Je pense que le "Grand Remplacement" est bel et bien en marche: dans la classe de maternelle de mon enfant, les blancs non musulmans représentent à peine 50 % de l'effectif. Dans une autre école de mon quartier, les petits blancs sont ultra-minoritaires. Bien sûr, on ne peut pas tirer des conclusions générales de ces observations, mais les chiffres que j'ai cités plus haut montrent une tendance claire dans beaucoup de villes, grandes ou moyennes: la population blanche vieillit et décline, et, parmi les enfants, la proportion de non-blancs est de plus en plus importante. Je partage l'angoisse et l'horreur de Renaud Camus devant ce qui advient. Je pense que ces données démographiques devraient ouvrir les yeux des Républicains patriotes qui croient encore au miracle de l'assimilation.

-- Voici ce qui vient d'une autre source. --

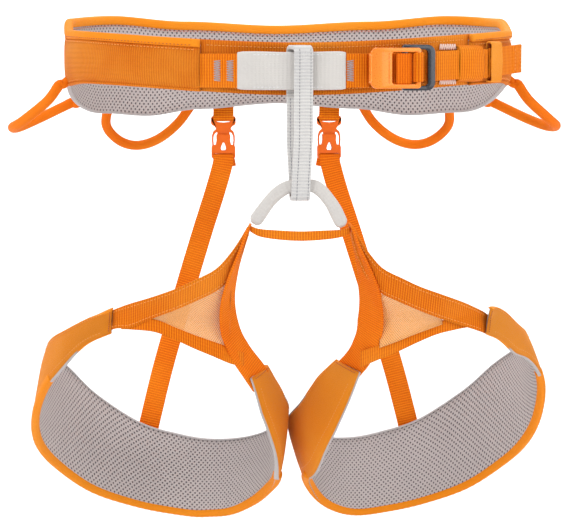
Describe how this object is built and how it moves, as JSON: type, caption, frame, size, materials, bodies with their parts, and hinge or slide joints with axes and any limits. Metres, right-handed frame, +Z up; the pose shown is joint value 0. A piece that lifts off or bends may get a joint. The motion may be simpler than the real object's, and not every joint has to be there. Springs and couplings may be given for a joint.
{
  "type": "climbing sit harness",
  "caption": "Sit harness with a padded waist belt, double-back buckle, tie-in strap, belay loop, leg loops on a bridge, elastic rear risers with clips, and gear loops.",
  "frame": {"origin": "centre of the waist ring, level with the middle of the tie-in strap's buckle", "axes": "+Z up, -Y to the wearer's front, -X to the wearer's right"},
  "size_m": [0.3924, 0.2605, 0.3685],
  "materials": {
    "orange_shell": "woven polyester, matt",
    "orange_webbing": "ribbed nylon webbing",
    "grey_mesh": "perforated spacer mesh",
    "white_webbing": "white polyethylene webbing",
    "orange_aluminium": "anodised satin",
    "dark_aluminium": "anodised gloss",
    "orange_plastic": "moulded plastic"
  },
  "bodies": {
    "waist_belt": {"belt_outer_shell": "orange_shell", "belt_mesh_lining": "grey_mesh", "belt_top_binding": "orange_shell", "belt_front_tongue": "orange_shell", "tie_in_webbing": "orange_webbing", "tie_in_sleeve": "white_webbing", "buckle_base_frame": "dark_aluminium", "buckle_anchor_webbing": "orange_webbing", "adjusting_strap": "orange_webbing", "strap_keeper_front": "orange_webbing", "strap_keeper_rear": "orange_webbing", "leg_bridge_sleeve": "white_webbing", "leg_cross_strap": "orange_webbing", "right_riser_stub": "orange_webbing", "right_riser_clip_socket": "orange_plastic", "right_riser_strap": "orange_webbing", "left_riser_stub": "orange_webbing", "left_riser_clip_socket": "orange_plastic", "left_riser_strap": "orange_webbing"},
    "belay_loop": {"belay_loop": "white_webbing"},
    "buckle_adjuster": {"buckle_adjuster_frame": "orange_aluminium"},
    "strap_tail": {"strap_tail": "orange_webbing"},
    "right_leg_loop": {"right_leg_pad_shell": "orange_shell", "right_leg_pad_lining": "grey_mesh", "right_leg_pad_binding": "orange_shell", "right_leg_upper_web": "orange_webbing", "right_leg_lower_web": "orange_webbing", "right_leg_inner_web": "orange_webbing", "right_leg_mesh_panel": "orange_shell"},
    "right_side_gear_loop": {"right_side_gear_loop_tube": "orange_plastic", "right_side_gear_loop_cord": "orange_webbing"},
    "right_rear_gear_loop": {"right_rear_gear_loop_tube": "orange_plastic", "right_rear_gear_loop_cord": "orange_webbing"},
    "right_riser_plug": {"right_riser_clip_plug": "orange_plastic"},
    "left_leg_loop": {"left_leg_pad_shell": "orange_shell", "left_leg_pad_lining": "grey_mesh", "left_leg_pad_binding": "orange_shell", "left_leg_upper_web": "orange_webbing", "left_leg_lower_web": "orange_webbing", "left_leg_inner_web": "orange_webbing", "left_leg_mesh_panel": "orange_shell"},
    "left_side_gear_loop": {"left_side_gear_loop_tube": "orange_plastic", "left_side_gear_loop_cord": "orange_webbing"},
    "left_rear_gear_loop": {"left_rear_gear_loop_tube": "orange_plastic", "left_rear_gear_loop_cord": "orange_webbing"},
    "left_riser_plug": {"left_riser_clip_plug": "orange_plastic"}
  },
  "joints": [
    {"name": "belay_loop_swing", "type": "hinge", "parent": "waist_belt", "child": "belay_loop", "pos_m": [0, -0.12366, -0.0014], "axis": [1, 0, 0], "range_deg": [-8, 8], "deforming": ["leg_bridge_sleeve"]},
    {"name": "right_leg_swing", "type": "hinge", "parent": "waist_belt", "child": "right_leg_loop", "pos_m": [0, -0.113, -0.1075], "axis": [1, 0, 0], "range_deg": [-9, 9], "stiffness_Nm_per_rad": 25, "deforming": ["right_riser_strap"]},
    {"name": "left_leg_swing", "type": "hinge", "parent": "waist_belt", "child": "left_leg_loop", "pos_m": [0, -0.113, -0.1075], "axis": [1, 0, 0], "range_deg": [-9, 9], "stiffness_Nm_per_rad": 25, "deforming": ["left_riser_strap"]},
    {"name": "buckle_adjuster_tilt", "type": "hinge", "parent": "waist_belt", "child": "buckle_adjuster", "pos_m": [0.07836, -0.11276, 0], "axis": [0, 0, 1], "range_deg": [0, 20]},
    {"name": "strap_tail_feed", "type": "slide", "parent": "waist_belt", "child": "strap_tail", "axis": [0.6222, 0.7806, 0.0599], "range_m": [0, 0.008]},
    {"name": "right_side_gear_loop_flex", "type": "hinge", "parent": "waist_belt", "child": "right_side_gear_loop", "pos_m": [-0.15939, -0.01771, -0.0125], "axis": [0.1181, 0.973, -0.1984], "range_deg": [-12, 30], "stiffness_Nm_per_rad": 0.4},
    {"name": "right_rear_gear_loop_flex", "type": "hinge", "parent": "waist_belt", "child": "right_rear_gear_loop", "pos_m": [-0.12482, 0.08617, -0.029], "axis": [0.9061, 0.4221, 0.0285], "range_deg": [-4, 40], "stiffness_Nm_per_rad": 0.4},
    {"name": "left_side_gear_loop_flex", "type": "hinge", "parent": "waist_belt", "child": "left_side_gear_loop", "pos_m": [0.15939, -0.01771, -0.0125], "axis": [0.1181, -0.973, 0.1984], "range_deg": [-12, 30], "stiffness_Nm_per_rad": 0.4},
    {"name": "left_rear_gear_loop_flex", "type": "hinge", "parent": "waist_belt", "child": "left_rear_gear_loop", "pos_m": [0.12482, 0.08617, -0.029], "axis": [0.9061, -0.4221, -0.0285], "range_deg": [-4, 40], "stiffness_Nm_per_rad": 0.4},
    {"name": "right_riser_clip_release", "type": "slide", "parent": "waist_belt", "child": "right_riser_plug", "axis": [0, 0, 1], "range_m": [0, 0.01], "deforming": ["right_riser_stub"]},
    {"name": "left_riser_clip_release", "type": "slide", "parent": "waist_belt", "child": "left_riser_plug", "axis": [0, 0, 1], "range_m": [0, 0.01], "deforming": ["left_riser_stub"]}
  ]
}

Contrairement à ce que laissent entendre certains savants, c'est un bouleversement considérable qui se prépare dans notre pays, plus ample encore que celui qui s'est produit à la fin de l'Antiquité (christianisation puis barbarisation partielle de la Gaule). Non seulement beaucoup - peut-être une majorité? - de Français, à la fin de ce siècle, ont des chances de ne pas être blancs, mais en plus notre belle culture française risque fort d'être pour eux une civilisation morte devenue étrangère.

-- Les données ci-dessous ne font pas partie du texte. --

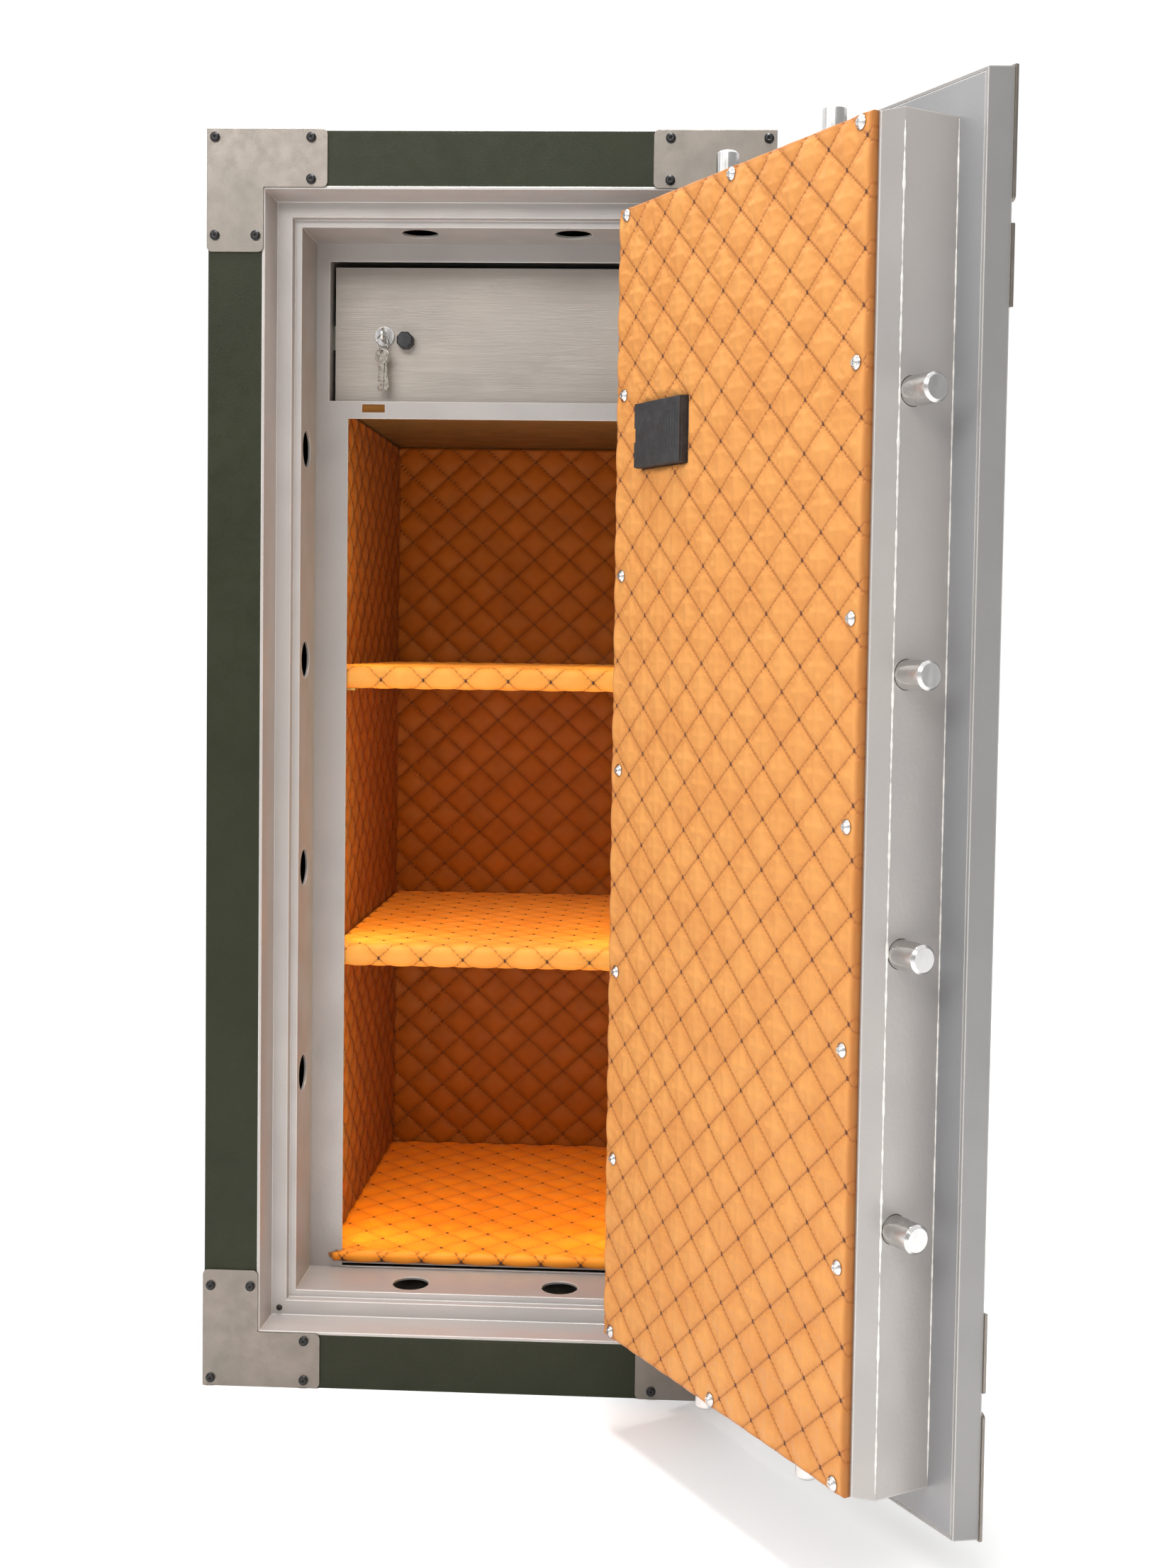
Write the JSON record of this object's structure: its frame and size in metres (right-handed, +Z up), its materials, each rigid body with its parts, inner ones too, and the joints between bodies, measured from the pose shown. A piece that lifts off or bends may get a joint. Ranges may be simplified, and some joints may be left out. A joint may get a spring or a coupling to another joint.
{
  "type": "gun safe",
  "caption": "Upright steel gun safe with a swinging door, retracting round bolts turned by a spoked handle, quilted lining, shelves and a keyed lockbox.",
  "frame": {"origin": "centre of the body's underside", "axes": "+X to the right seen from the front, +Y from the front into the safe, +Z up"},
  "size_m": [0.8045, 1.1222, 1.4],
  "materials": {
    "body_paint": "fine texture, dark olive green",
    "hammered_paint": "glossy hammered silver grey",
    "brushed_plate": "satin",
    "black_screws": "black oxide",
    "fire_board": "matt board",
    "leatherette": "orange tan, quilted",
    "shelf_wood": "raw board",
    "bright_steel": "polished",
    "zinc_steel": "zinc plated",
    "lockbox_steel": "brushed, scratched",
    "black_plastic": "satin black",
    "led_cover": "lit, warm",
    "keypad_glass": "gloss black",
    "key_brass": "worn nickel on brass",
    "battery_wrap": "gloss"
  },
  "bodies": {
    "safe_body": {"side_plate_left": "body_paint", "side_plate_right": "body_paint", "top_plate": "body_paint", "back_plate": "body_paint", "floor_plate": "body_paint", "front_frame": "body_paint", "insulation_boards": "fire_board", "door_jamb": "hammered_paint", "cavity_face": "hammered_paint", "inner_shell": "hammered_paint", "corner_plates": "brushed_plate", "body_screws": "black_screws", "side_pads": "leatherette", "pad_back": "leatherette", "pad_floor": "leatherette", "shelf_boards": "shelf_wood", "shelf_covers": "leatherette", "shelf_brackets": "zinc_steel", "lockbox_floor": "hammered_paint", "lockbox_fixings": "zinc_steel", "led_strips": "led_cover", "hinge_frame_leaves": "body_paint", "hinge_pins": "zinc_steel"},
    "door": {"door_front_pan": "body_paint", "door_back_plate": "hammered_paint", "door_insulation": "fire_board", "spindle_bush": "key_brass", "door_box": "hammered_paint", "bolt_guides": "zinc_steel", "liner_board": "shelf_wood", "liner_pad": "leatherette", "liner_screws": "bright_steel", "battery_box": "black_plastic", "batteries": "battery_wrap", "door_trim_plates": "brushed_plate", "door_plate_screws": "black_screws", "hinge_door_leaves": "body_paint", "lock_case": "zinc_steel", "keypad_housing": "bright_steel", "keypad_panel": "keypad_glass"},
    "handle": {"drive_pinion": "zinc_steel", "handle_hub": "bright_steel", "handle_spokes": "bright_steel"},
    "side_boltwork": {"side_bolts": "bright_steel", "side_bolt_bar": "zinc_steel"},
    "top_boltwork": {"top_bolts": "bright_steel", "top_bolt_bar": "zinc_steel"},
    "bottom_boltwork": {"bottom_bolts": "bright_steel", "bottom_bolt_bar": "zinc_steel"},
    "lock_tongue": {"lock_bolt": "key_brass"},
    "battery_cover": {"battery_lid": "black_plastic"},
    "inner_door": {"lockbox_door": "lockbox_steel", "lockbox_knob": "black_plastic", "lock_cylinder": "bright_steel"},
    "plug": {"lock_plug": "bright_steel", "lock_cam": "zinc_steel", "key_in_lock": "key_brass"},
    "keys": {"key_ring": "bright_steel", "spare_keys": "key_brass"}
  },
  "joints": [
    {"name": "door_hinge", "type": "hinge", "parent": "safe_body", "child": "door", "pos_m": [0.2415, -0.3392, 0.7], "axis": [0, 0, 1], "range_deg": [-122.1, 12.8]},
    {"name": "handle_turn", "type": "hinge", "parent": "door", "child": "handle", "pos_m": [0.40604, -0.62258, 0.68], "axis": [-0.8471, -0.5314, 0], "range_deg": [0, 72]},
    {"name": "side_bolt_slide", "type": "slide", "parent": "door", "child": "side_boltwork", "axis": [-0.5314, 0.8471, 0], "range_m": [0, 0.03272]},
    {"name": "top_bolt_slide", "type": "slide", "parent": "door", "child": "top_boltwork", "axis": [0, 0, -1], "range_m": [0, 0.03272]},
    {"name": "bottom_bolt_slide", "type": "slide", "parent": "door", "child": "bottom_boltwork", "axis": [0, 0, 1], "range_m": [0, 0.03272]},
    {"name": "lock_bolt_slide", "type": "slide", "parent": "door", "child": "lock_tongue", "axis": [0, 0, 1], "range_m": [-0.012, 0]},
    {"name": "battery_lid_slide", "type": "slide", "parent": "door", "child": "battery_cover", "axis": [-0.5314, 0.8471, 0], "range_m": [0, 0.05]},
    {"name": "lockbox_hinge", "type": "hinge", "parent": "safe_body", "child": "inner_door", "pos_m": [0.192, -0.181, 1.2], "axis": [0, 0, 1], "range_deg": [0, 68]},
    {"name": "key_turn", "type": "hinge", "parent": "inner_door", "child": "plug", "pos_m": [-0.138, -0.187, 1.2], "axis": [0, -1, 0], "range_deg": [-60, 0]},
    {"name": "key_ring_swing", "type": "hinge", "parent": "plug", "child": "keys", "pos_m": [-0.138, -0.202, 1.2], "axis": [-1, 0, 0], "range_deg": [-6, 70]}
  ],
  "couplings": [
    {"joint": "side_bolt_slide", "follows": "handle_turn", "m_per_rad": 0.026},
    {"joint": "top_bolt_slide", "follows": "handle_turn", "m_per_rad": 0.026},
    {"joint": "bottom_bolt_slide", "follows": "handle_turn", "m_per_rad": 0.026}
  ]
}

(1) Ce verdict ne me choque nullement. Je me plais toutefois à espérer que les djihadistes condamnés pour des faits comparables en France seront traités avec la même rigueur, la même absence totale de mansuétude, sans quoi d'aucuns pourraient en conclure qu'aller tuer des musulmans dans une mosquée est un crime plus grave que de mitrailler les gens au Bataclan ou à la terrasse des cafés parisiens...
(2) Alain Finkielkraut a justement observé que le "Grand Remplacement" était évoqué partout et que Renaud Camus, le père de l'expression, était complètement absent du débat. Il a voulu permettre à l'écrivain de s'expliquer, et face à un contradicteur digne de ce nom, Hervé Le Bras n'étant pas n'importe qui. Il est à peine besoin de préciser que Finkielkraut a été traîné dans la boue au motif qu'il avait donné la parole à la "Bête immonde", en témoigne notamment un reportage à charge de l'émission "Quotidien" dont l'équipe défend la liberté d'expression à condition que les gens qui ne lui plaisent pas aient le bon goût de se taire. Alain Finkielkraut connaissait trop le milieu médiatique pour ignorer le tollé qu'il allait provoquer. Son courage face à la meute doit être salué.
(3) Contrairement à beaucoup de gens qui louent l'immigration et ses incomparables bénéfices, je vis personnellement dans un quartier où les immigrés de culture musulmane sont nombreux pour ne pas dire envahissants. J'ai l'occasion, régulièrement, de voir devant le local des "Restos du Coeur" des files d'attente de femmes voilées jusqu'aux chevilles venues chercher la charité des "koufars" pour nourrir leur marmaille de futurs salafistes. Le "séparatisme" qui paraît-il inquiète tant le sommet de l'Etat, je l'observe au quotidien. C'est que, voyez-vous, il est fort aisé d'aimer les immigrés quand on habite les quartiers un peu chics ou les petites communes périurbaines peuplées à 98 % de blancs. Pour paraphraser les personnages de Leone dans le Bon, la Brute et le Truand, "le monde se divise en deux": les gens qui aiment les immigrés, et ceux qui vivent avec. Je fais partie de ceux qui vivent avec, ou plus précisément à côté.
(4) J'ai entendu l'argument selon lequel auparavant, les immigrés en provenance des pays musulmans auraient plus facilement donné des prénoms français à leurs enfants. Cet argument ne tient pas: en-dehors d'une tout petite minorité (quelques harkis, une poignée d'athées ou de convertis), la plupart des immigrés maghrébins donnaient déjà des prénoms musulmans à leurs enfants dans les années 70 et 80. A la fin des années 80, tous les petits Arabes que j'ai connus à l'école portaient des prénoms arabes, y compris ceux qui étaient nés en France.